Sistem COD Kerap Bermasalah, BPKN Ungkap Penyebab Utamanya
Komisioner Badan Perlindungan Konsumen Nasional (BPKN) Anna Maria mengungkapkan kelebihan dan kelemahan dari sistem cash on delivery
Editor: Sanusi
Laporan Wartawan Tribunnews.com, Fandi Permana
TRIBUNNEWS.COM, JAKARTA - Komisioner Badan Perlindungan Konsumen Nasional (BPKN) Anna Maria mengungkapkan kelebihan dan kelemahan dari sistem cash on delivery (COD).
Sistem COD yang menjangkau banyak masyarakat ini dinilai memang sangat pas untuk kondisi masyarakat Indonesia yang tidak semuanya memiliki akses perbankan.
“Kelebihannya lebih banyak, sehingga COD banyak diminati masyarakat yang hanya bisa membayar secara tunai,” ujar Anna Maria dalam Diskusi Publik Indonesia Consumer Club secara daring, Kamis (29/7/2021).
Baca juga: BPKN Catat Total Kerugian Konsumen Capai Rp 1 Triliun Lebih Selama 6 Bulan Terakhir
Namun, dia meski memiliki sejumlah kelebihan, ada beberapa hal penting yang perllu diperhatikan dalam sistem COD.
"Pertama, konsumen dapat memeriksa barang sebelum memutuskan akan membeli atau tak membeli. Kedua, jika barang tak sesuai, maka pembeli dapat langsung komplain atau membatalkan transaksi," terangnya.
"Kelebihan ketiga, tuturnya, COD dapat menghindari konsumen dari penipuan. Keempat, konsumen tak menanggung jasa pengiriman. Sedangkan kelebihan kelima, lanjutnya, adanya jaminan untuk konsumen bahwa toko daring tidak fiktif," tambah Anna.
Terakhir, lanjut Anna, COD yang banyak disediakan E-commerce di metode pembayaran dinilai lebih banyak mendatangkan pelanggan.
Anna mengatakan, meski memiliki banyak keunggulan yang pas dengan kultur masyarakat Indonesia, ia mengatakan sedikitnya ada empat poin kelemahan dari sistem COD.
Poin pertama adalah COD bisa bermasalah jika konsumen tak ada di lokasi penerimaan atau lokasi tak dapat ditemukan. Kedua, sistem tersebut areanya terjangkau, sehingga kurir sebagai pengantar paket sekaligus pihak yang dititipkan dalam pembayaran kerap kesulitan dalam menemui lokasi
Kekurangan ketiga, tak semua jenis barang dapat menggunakan mekanisme COD, terutama barang yang memiliki keterbatasan waktu layak pakai.
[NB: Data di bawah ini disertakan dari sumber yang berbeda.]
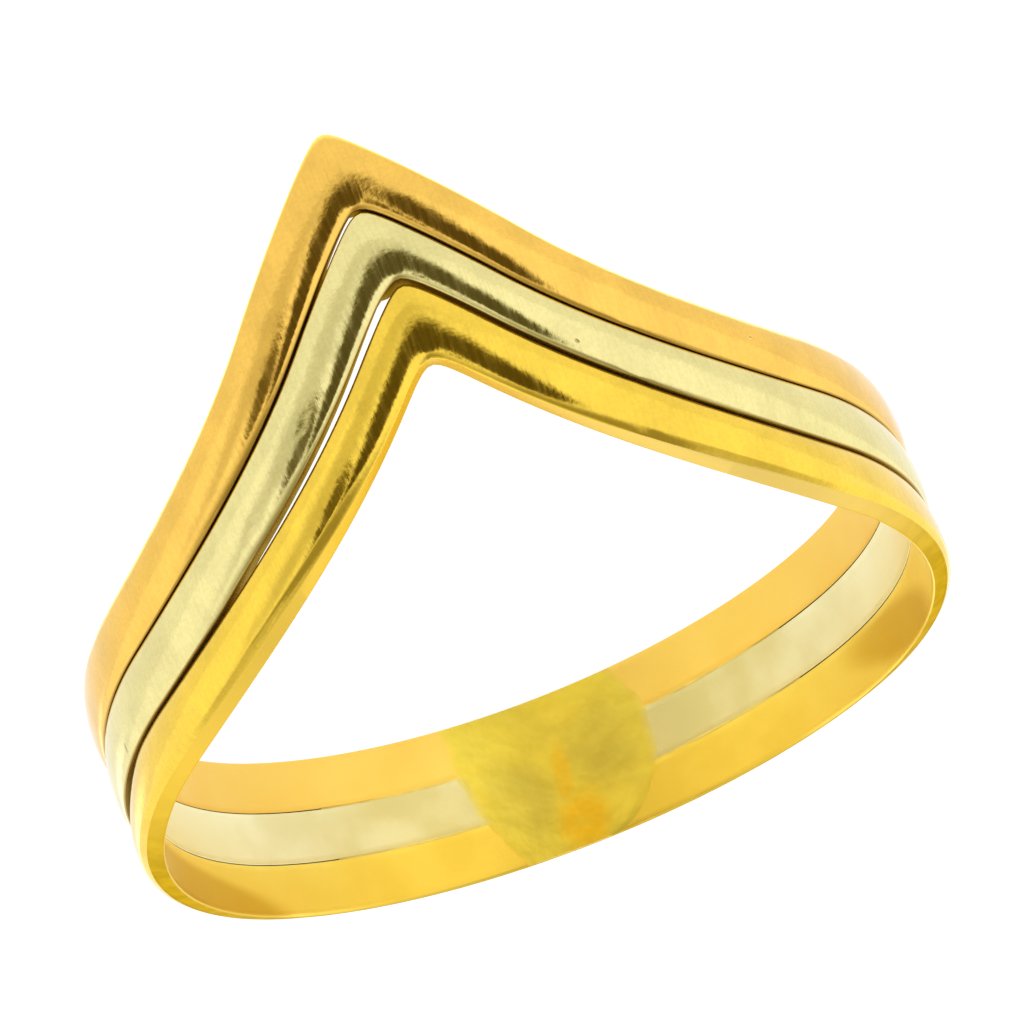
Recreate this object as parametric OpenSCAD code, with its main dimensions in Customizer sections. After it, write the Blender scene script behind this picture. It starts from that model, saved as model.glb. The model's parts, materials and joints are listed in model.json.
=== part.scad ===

Terakhir, penjual harus siap dengan pembatalan atau keluhan dari konsumen.
“Ini dari sisi dari pelaku usaha tentu saja kelemahannnya. Karena COD juga membutuhkan perpanjangan tangan dari pihak ketiga seperti kurir,” tuturnya.
Dia mengingatkan bahwa dalam Undang-Undang (UU), terdapat kewajiban konsumen yang harus dipenuhi. Yaitu, mengikuti petunjuk informasi dan proses pemakaian, beriktikad baik, membayar sesuai kesepakatan, dan mengikuti penyelesaian sengketa jika terjadi persoalan hukum.
Sementara bagi pelaku usaha, mereka wajib menerima pembayaran, mendapatkan perlindungan hukum, hak rehabilitasi nama baik apabila terbukti secara hukum bahwa kerugian konsumen tak diakibatkan oleh barang dan/atau jasa yang diperdagangkan pelaku usaha, serta pembelaan diri jika terjadi persoalan hukum sengketa.